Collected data
# # # # #

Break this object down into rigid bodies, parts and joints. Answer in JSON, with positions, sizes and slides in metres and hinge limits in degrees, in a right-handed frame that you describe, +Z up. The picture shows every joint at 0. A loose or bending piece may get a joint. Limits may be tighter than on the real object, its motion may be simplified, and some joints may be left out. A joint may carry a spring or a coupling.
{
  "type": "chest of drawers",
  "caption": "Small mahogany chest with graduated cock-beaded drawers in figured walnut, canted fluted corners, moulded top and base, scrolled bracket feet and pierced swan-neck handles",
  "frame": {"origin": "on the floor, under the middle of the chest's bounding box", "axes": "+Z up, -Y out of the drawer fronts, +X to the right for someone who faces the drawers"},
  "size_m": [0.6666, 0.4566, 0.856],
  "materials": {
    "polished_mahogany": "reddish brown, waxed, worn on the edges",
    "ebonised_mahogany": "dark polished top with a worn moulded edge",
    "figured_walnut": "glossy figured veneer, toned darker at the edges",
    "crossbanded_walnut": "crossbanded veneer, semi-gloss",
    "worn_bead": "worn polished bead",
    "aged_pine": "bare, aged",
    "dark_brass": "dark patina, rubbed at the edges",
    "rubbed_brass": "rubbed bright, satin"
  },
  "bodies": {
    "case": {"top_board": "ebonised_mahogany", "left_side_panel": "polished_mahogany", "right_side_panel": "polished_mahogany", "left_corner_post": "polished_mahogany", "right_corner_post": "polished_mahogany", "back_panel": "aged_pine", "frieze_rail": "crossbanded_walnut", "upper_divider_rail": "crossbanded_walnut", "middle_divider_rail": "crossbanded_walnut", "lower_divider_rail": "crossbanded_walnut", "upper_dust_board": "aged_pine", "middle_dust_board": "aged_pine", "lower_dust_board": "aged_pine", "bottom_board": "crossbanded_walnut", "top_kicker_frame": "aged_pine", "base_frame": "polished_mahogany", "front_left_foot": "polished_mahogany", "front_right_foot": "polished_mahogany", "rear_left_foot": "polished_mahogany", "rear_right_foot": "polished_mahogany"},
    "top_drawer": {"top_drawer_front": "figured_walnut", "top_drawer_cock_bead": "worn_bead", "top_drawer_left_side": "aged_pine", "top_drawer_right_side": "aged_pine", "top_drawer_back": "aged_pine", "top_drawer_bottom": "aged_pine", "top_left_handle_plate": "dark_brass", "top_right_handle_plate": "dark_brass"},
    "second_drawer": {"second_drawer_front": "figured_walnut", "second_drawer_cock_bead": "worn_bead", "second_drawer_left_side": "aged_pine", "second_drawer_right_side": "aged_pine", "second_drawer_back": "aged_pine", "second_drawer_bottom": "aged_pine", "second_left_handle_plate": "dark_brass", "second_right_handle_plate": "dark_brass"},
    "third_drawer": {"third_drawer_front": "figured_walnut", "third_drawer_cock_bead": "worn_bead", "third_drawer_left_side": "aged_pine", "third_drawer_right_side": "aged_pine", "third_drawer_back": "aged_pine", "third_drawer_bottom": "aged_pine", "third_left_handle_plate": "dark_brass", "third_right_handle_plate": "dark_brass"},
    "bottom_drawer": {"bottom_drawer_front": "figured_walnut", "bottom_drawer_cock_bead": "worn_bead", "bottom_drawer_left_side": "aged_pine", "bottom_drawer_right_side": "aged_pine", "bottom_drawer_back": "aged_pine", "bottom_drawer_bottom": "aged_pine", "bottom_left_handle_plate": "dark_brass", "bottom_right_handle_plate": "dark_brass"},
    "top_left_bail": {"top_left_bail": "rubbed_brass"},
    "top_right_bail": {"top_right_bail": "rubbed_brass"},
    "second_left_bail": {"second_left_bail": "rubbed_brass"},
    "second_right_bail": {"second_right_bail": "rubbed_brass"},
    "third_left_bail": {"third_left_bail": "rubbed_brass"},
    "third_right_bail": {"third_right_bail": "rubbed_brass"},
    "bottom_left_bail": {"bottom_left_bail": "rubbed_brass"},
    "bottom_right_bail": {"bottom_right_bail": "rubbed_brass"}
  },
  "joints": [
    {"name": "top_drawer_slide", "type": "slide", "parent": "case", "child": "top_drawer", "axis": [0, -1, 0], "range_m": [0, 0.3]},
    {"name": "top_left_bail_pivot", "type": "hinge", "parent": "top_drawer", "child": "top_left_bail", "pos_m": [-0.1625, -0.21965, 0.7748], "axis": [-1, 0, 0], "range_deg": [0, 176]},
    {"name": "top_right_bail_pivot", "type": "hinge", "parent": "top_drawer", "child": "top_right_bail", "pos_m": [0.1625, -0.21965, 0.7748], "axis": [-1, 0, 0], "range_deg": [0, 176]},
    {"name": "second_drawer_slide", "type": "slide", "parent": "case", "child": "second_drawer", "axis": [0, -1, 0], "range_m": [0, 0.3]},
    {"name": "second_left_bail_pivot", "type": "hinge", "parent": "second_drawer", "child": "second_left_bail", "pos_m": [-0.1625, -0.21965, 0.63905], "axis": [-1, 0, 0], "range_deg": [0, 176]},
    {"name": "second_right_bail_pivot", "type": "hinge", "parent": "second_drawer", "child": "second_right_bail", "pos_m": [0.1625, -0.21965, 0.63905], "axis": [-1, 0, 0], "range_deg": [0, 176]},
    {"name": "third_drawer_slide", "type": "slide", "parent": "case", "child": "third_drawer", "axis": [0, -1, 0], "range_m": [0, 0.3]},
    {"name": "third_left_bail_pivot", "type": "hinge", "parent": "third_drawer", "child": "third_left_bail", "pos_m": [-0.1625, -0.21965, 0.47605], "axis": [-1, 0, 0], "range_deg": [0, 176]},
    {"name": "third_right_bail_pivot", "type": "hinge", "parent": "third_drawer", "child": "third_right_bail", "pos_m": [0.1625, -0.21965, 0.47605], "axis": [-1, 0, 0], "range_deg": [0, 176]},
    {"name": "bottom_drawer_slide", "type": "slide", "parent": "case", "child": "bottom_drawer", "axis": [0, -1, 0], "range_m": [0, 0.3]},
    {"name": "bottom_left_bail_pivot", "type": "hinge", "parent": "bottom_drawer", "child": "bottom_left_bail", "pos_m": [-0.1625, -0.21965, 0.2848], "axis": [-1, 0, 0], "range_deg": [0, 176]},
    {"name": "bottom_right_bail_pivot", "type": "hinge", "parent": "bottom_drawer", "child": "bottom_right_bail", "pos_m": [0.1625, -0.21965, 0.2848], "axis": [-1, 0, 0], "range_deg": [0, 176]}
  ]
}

# # # # #

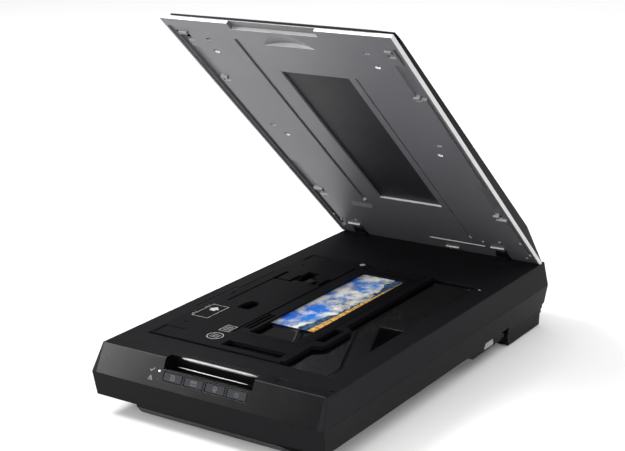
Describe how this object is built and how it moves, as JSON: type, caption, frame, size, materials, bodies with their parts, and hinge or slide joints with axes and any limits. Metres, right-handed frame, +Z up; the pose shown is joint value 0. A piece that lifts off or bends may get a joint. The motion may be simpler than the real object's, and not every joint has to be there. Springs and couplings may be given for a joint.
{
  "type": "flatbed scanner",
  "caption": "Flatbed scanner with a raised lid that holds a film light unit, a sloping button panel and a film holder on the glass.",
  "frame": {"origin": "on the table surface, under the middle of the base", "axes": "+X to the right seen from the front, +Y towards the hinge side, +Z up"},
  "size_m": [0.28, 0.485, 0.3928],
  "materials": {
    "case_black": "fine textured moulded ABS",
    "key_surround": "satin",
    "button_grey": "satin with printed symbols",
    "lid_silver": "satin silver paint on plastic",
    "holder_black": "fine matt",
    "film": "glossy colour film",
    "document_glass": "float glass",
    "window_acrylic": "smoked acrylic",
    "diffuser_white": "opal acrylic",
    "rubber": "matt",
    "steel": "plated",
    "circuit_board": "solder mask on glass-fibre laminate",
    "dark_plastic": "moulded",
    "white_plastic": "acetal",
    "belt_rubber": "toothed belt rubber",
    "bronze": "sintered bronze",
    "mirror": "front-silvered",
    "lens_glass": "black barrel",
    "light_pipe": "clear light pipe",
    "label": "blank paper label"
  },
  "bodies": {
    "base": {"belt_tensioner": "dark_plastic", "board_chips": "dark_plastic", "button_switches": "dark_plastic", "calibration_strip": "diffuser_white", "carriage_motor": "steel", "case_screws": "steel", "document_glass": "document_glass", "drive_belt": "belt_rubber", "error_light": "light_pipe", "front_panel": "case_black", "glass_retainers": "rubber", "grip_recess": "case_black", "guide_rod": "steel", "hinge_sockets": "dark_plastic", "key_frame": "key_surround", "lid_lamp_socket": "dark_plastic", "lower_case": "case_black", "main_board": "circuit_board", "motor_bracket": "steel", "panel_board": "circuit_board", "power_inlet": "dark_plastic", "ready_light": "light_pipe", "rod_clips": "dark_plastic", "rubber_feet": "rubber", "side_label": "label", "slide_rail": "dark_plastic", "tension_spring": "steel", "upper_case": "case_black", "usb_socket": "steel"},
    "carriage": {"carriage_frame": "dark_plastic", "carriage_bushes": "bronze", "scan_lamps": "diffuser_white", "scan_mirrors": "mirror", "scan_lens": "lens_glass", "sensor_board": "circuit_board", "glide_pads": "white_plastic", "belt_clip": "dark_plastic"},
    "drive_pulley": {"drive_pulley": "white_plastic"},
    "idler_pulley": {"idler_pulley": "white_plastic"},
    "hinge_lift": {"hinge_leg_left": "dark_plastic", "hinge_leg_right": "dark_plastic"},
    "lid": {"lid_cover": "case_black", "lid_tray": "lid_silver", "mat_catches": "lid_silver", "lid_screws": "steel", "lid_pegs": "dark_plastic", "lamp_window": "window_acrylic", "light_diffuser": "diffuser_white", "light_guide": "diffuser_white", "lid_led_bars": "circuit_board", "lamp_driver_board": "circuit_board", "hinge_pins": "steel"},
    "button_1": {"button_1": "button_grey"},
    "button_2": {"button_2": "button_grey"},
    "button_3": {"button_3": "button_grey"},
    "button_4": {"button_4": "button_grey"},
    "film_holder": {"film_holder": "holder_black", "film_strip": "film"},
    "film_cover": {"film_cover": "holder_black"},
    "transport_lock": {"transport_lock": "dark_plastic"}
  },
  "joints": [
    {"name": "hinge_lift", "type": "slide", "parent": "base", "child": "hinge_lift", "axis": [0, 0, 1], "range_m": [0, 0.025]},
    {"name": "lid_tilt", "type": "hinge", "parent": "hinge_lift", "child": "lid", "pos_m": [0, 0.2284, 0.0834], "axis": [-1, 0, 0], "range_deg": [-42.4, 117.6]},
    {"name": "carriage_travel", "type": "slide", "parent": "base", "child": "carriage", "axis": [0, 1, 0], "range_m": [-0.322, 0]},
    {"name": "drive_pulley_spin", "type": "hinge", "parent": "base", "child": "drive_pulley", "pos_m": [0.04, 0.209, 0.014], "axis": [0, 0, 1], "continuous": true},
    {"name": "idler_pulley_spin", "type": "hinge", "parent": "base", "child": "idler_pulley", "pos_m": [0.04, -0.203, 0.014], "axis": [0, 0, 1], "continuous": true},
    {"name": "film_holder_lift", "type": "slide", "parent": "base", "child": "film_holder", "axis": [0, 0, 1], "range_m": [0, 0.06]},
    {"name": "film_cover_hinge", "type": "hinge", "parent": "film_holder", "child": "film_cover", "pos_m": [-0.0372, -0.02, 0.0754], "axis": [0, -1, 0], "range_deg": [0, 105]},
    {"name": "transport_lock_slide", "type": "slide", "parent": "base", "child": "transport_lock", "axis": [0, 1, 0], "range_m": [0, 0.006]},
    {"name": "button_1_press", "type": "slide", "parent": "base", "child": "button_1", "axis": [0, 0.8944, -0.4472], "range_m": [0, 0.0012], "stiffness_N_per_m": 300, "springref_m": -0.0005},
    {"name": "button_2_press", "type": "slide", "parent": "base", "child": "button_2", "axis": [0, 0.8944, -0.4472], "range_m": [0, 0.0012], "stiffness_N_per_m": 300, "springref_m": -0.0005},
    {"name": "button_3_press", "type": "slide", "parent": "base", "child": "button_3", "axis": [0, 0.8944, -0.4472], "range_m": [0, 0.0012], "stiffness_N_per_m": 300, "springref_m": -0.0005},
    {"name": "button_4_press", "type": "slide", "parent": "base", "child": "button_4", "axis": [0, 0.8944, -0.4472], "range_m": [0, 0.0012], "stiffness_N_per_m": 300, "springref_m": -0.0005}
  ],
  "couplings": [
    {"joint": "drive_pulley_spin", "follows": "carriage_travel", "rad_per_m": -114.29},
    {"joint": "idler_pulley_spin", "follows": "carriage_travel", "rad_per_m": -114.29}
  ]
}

# # # # #

§ To do: Within the listing above, find every line containing the string "parts" and return it.

§ Result for this task:
Break this object down into rigid bodies, parts and joints. Answer in JSON, with positions, sizes and slides in metres and hinge limits in degrees, in a right-handed frame that you describe, +Z up. The picture shows every joint at 0. A loose or bending piece may get a joint. Limits may be tighter than on the real object, its motion may be simplified, and some joints may be left out. A joint may carry a spring or a coupling.
Describe how this object is built and how it moves, as JSON: type, caption, frame, size, materials, bodies with their parts, and hinge or slide joints with axes and any limits. Metres, right-handed frame, +Z up; the pose shown is joint value 0. A piece that lifts off or bends may get a joint. The motion may be simpler than the real object's, and not every joint has to be there. Springs and couplings may be given for a joint.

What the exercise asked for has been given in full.